Sunday, November 4, 2007

One Hundred Demons: A Scrap-book?

Scrap-Book: (n) A blank book in which pictures, newspaper cuttings, and the like are pasted for preservation (taken from the OED Online).

I have to admit I fell in love with this book immediately after flipping throughout. The entire layout reminded me of a young girl's scrap-book. I'm reminded of being a young girl and collecting little odds and ends that meant something to me at a particular moment and time. Many of which I still have and often wonder why I even kept. This is one of the main reasons I was drawn to this book. I feel like Lynda Barry's "autobifictionalography" is a collection of these memories from her childhood.

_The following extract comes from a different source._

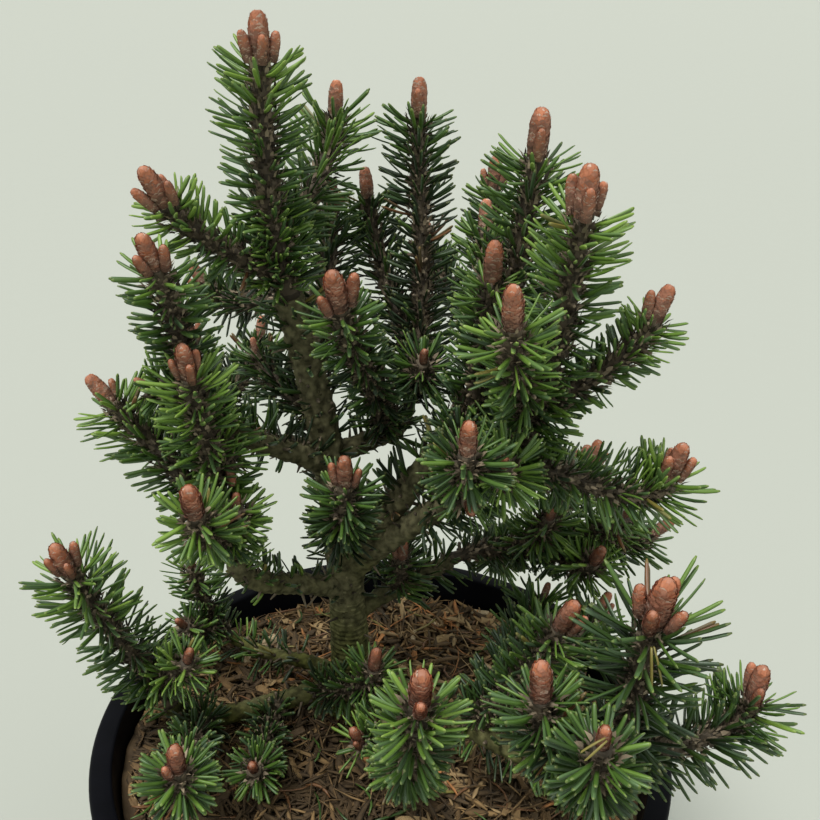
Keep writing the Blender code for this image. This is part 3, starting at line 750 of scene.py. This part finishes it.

Each chapter begins with a collage of sorts, similar to a messy scrap-book. We see this style immediately in the "Table of Contents." On the first page of this two page spread is the publication information. The main publication information appears to be a wrinkled, torn piece of paper stolen out of an old dewey decimal system pre computers. The other information on the page looks to be taken from various pieces of paper (handwritten or typed) as if they were collected over time and pasted onto the first page. The same goes for the chapter list on the second page. The other graffitti on this page seems to be made from a young girls hand. The scribbles, the awkward script, the check this box game, and the funny looking animal drawings all attest to a young girl decorating her scrap-book. Moreover, there are what appear to be different colored pieces of paper, foil, and even fabric scattered throughout both pages as if a little girl found these lying around her house. We also see the picture (a very important aspect of the scrap-book) of a presumably teenage Lynda leaning against a building. The picture indicates that this will be Lynda's scrap-book, a collection of her memories.

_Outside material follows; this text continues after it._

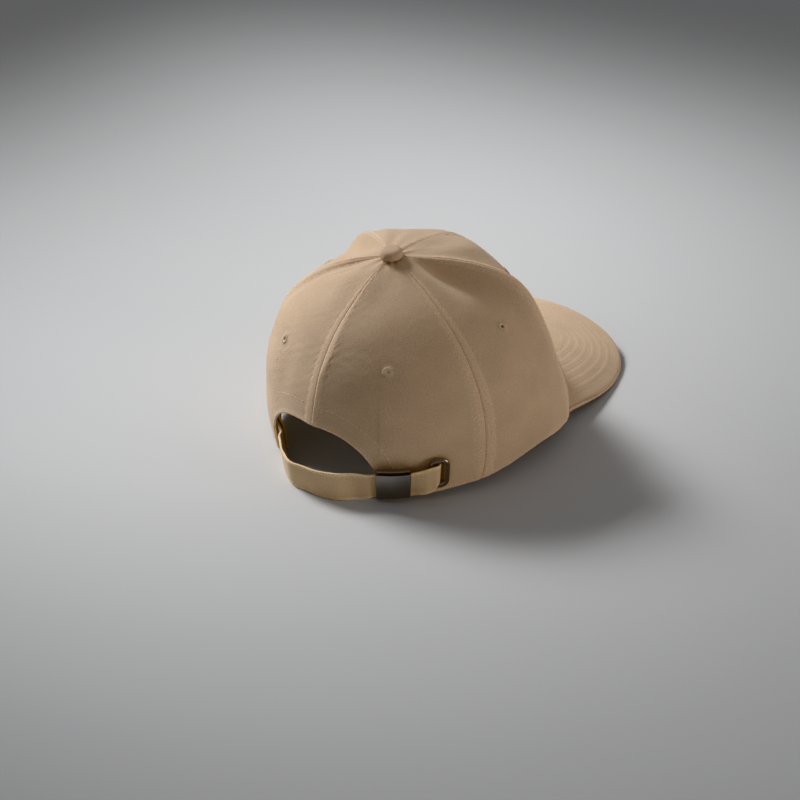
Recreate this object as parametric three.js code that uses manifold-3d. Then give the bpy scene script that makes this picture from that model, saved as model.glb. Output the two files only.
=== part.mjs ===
// A six-panel cap of cotton twill, resting on its brim and its back strap.
//
// Six sewn panels meet under a covered button. A curved brim is sewn to the front hem,
// a sweatband lines the hem, and the back has an arched opening closed by a strap.
// The strap's free end runs through a metal buckle and tucks into a metal ring.
//
// Units are millimetres. +Z is up, the brim points to -Y and the wearer's right is -X.
// An azimuth is in degrees round the crown: 0 at the back, 90 at the wearer's right,
// 180 at the front and -90 at the wearer's left.

import * as THREE from 'three';
import { mergeVertices } from 'three/addons/utils/BufferGeometryUtils.js';
import Module from 'manifold-3d';

const wasm = await Module();
wasm.setup();

// Where the middle of the head opening lies, so that the cap's box is centred on the origin
const CROWN_CENTRE = { x: 0, y: 14 };

// The hem seen from above: half an ellipse at the back and half of another at the front
const HEM = { halfWidth: 86.9, back: 100.6, front: 82.4 };
const PEAK = { y: 32.2, z: 118 };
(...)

This scrap-bookesque style perseveres throughout "One Hundred Demons." The scrap-book feel begins every chapter. Furtheremore, each chapter can be taken as a picture, a snapshot, or a time in the past complete with a seemingly hand-written caption. This style added a much more personal touch to the graphic "autobifictionalography" novel. In a text such as this, where it is difficult to seperate fact and fiction, the personalized scrap-book style allows for the reader to forget that everything is not true as it seems to a "preservation" of Lynda's memories.

3 comments:

Benjamin said...

I also like how certain items keep appearing randomly in future chapters of the scrapbook, as if they are continually floating in and out of the author's conciousness, amid the main scrapbook theme of the moment (examples: the little "sensitive" nose stamp, the photo of her leaning against the wall, and the two blue birds stamp).

Michelle said...

I agree with you that the scrapbook quality tends towards an activity a young girl would participate in and (as I mentioned in my post) this quality of the work, for me at least, forced attention onto Barry's feelings and conflicts with "girlness" in the text.

kmurph said...

I think that Ben makes a great point about the repeating images. I wondered about their relevance and relative importance to the text. There doesn't seem to be any explanation in any of the stories, but I'm sure there is symbolic meaning in each of them--the sensitive nose, her realization of her family's "otherness," the two birds, her constant search for a "partner" (whether friend or boyfriend).